The PSA and DRE examples used two independent tests. What if a test is performed in a series?
Example 3: Accuracy of Two Screening Tests Administered in Series Section
Consider a population in which there are 500 diabetic individuals among a total population of 10,000, i.e. a 5% prevalence. Suppose you administer a non-fasting blood sugar test with a sensitivity of 350/500 (70%) and a specificity of 7600/9500 (80%).
Screening Test A | |||||
---|---|---|---|---|---|
Blood Sugar | Diabetes | ||||
+ | - | Total | |||
+ | 350 | 1900 | 2250 | Sensitivity = | |
- | 150 | 7600 | 7750 | Specificity = | |
Total | 500 | 9500 | 10000 | ||
Screening Test B | |||||
GTT | Diabetes | ||||
+ | - | Total | |||
+ | 315 | 190 | 505 | Sensitivity = | |
- | 35 | 1710 | 1745 | Specificity = | |
Total | 350 | 1900 | 2250 | Prevalence = | |
Comparison | |||||
Net Sensitivity = 315/500 = 63% | |||||
Net Specificity = 7600+1710/9500=98% | |||||
Prevalence = 500/10000=5% |
Stop and Think!
Take a look at the bottom half of the table: Of 2250, 350 have the disease. The second test has much higher sensitivity and specificity, doesn't it? (90% and 90%) To perform a glucose tolerance test (GTT), the subject fasts overnight then comes to the clinic, drinks a glucose solution, the amount determined by their weight, then blood is drawn at regular intervals and assessed for evidence of regulation of blood glucose. A GTT requires considerably greater resources than drawing blood for a blood sugar test. It makes sense to put these two tests in a series, GTT after blood glucose.

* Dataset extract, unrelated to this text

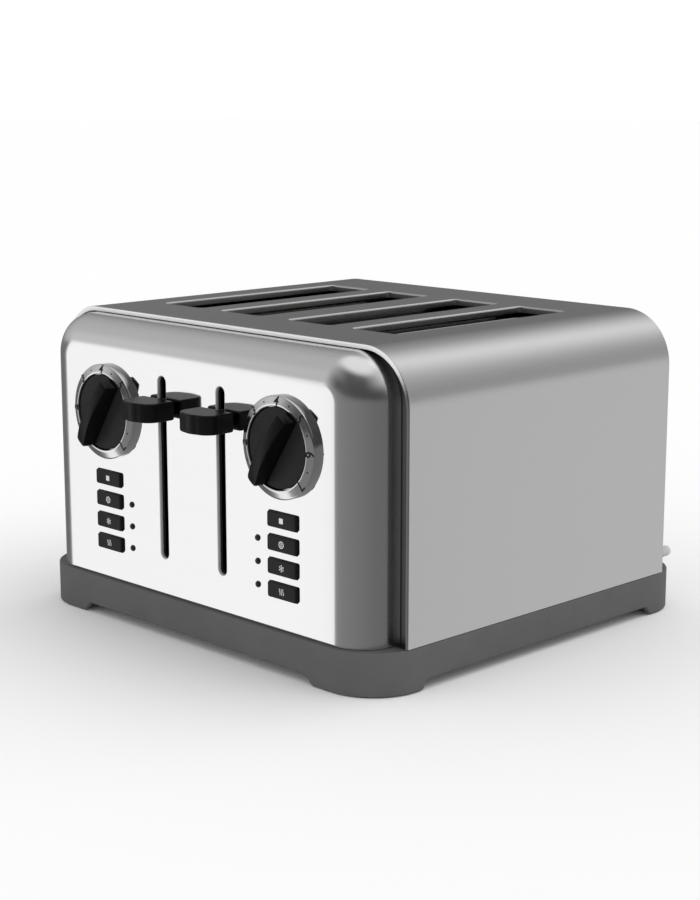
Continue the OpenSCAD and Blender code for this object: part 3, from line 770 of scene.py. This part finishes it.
def build_button(kind, s, tag):
    node = f"{kind}_button_{tag}"
    cx, cz = s * DX, BTN_Z[kind]
    yf = float(b[node][0][1])
    rings = []
    for o, d in ((0.62, 0.0), (0.36, 0.08), (0.14, 0.3), (0.02, 0.62), (0.0, 1.0), (0.0, 3.4)):
        rings.append([(x, yf + d, z) for x, z in rr(23 - 2 * o, 8.9 - 2 * o, 1.3 - o * 0.6, 6, cx, cz)])
    rings2 = [[(x, yf + d, z) for x, z in rr(26, 11.4, 1, 6, cx, cz)] for d in (3.1, 4.1)]
    v1, f1 = loft(rings)
    v2, f2 = loft(rings2)
    v3, f3 = lathe([(0, 0), (2, 0), (2, -6.3), (1.6, -6.6), (0, -6.6)], (cx, yf + 4.0, cz), "-Y", 24)
    v, f = join([(v1, f1), (v2, f2), (v3, f3)])
    o = make(f"{kind}_cap_{tag}", v, f, M["button"], 32)
    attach(o, node)
    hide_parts(node)
    v, f = pictogram(kind)
    top = [(cx + p[0], yf - 0.045, cz + p[1]) for p in v]
    low = [(cx + p[0], yf + 0.02, cz + p[1]) for p in v]
    n = len(v)
    faces = [tuple(q) for q in f] + [tuple(i + n for i in reversed(q)) for q in f]
    edges = {}
    for q in f:
        for i in range(len(q)):
            e = (q[i], q[(i + 1) % len(q)])
            key = tuple(sorted(e))
            edges[key] = None if key in edges else e
    faces += [(e[0], e[1], e[1] + n, e[0] + n) for e in edges.values() if e]
    p = make(f"{kind}_mark_{tag}", top + low, faces, M["white"], 30)
    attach(p, node)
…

We started with 10,000 people, 315 of these we have labeled as positive out of the total of 500 that have diabetes. Net sensitivity for the series is 63%, 315 out of 500. Net specificity includes the 7600 persons correctly identified as negative with the first test plus the 1710 individuals who were ruled out with the second test divided by the total of those without diabetes, 9500, for a net specificity of 98%.
The net specificity is much higher by using the two tests in a series than by just using the first test in a population with a prevalence of 5%. A significant advantage is gained from performing the simple test upfront, identifying individuals who are positive, and following up in this group with the more complex and costly test.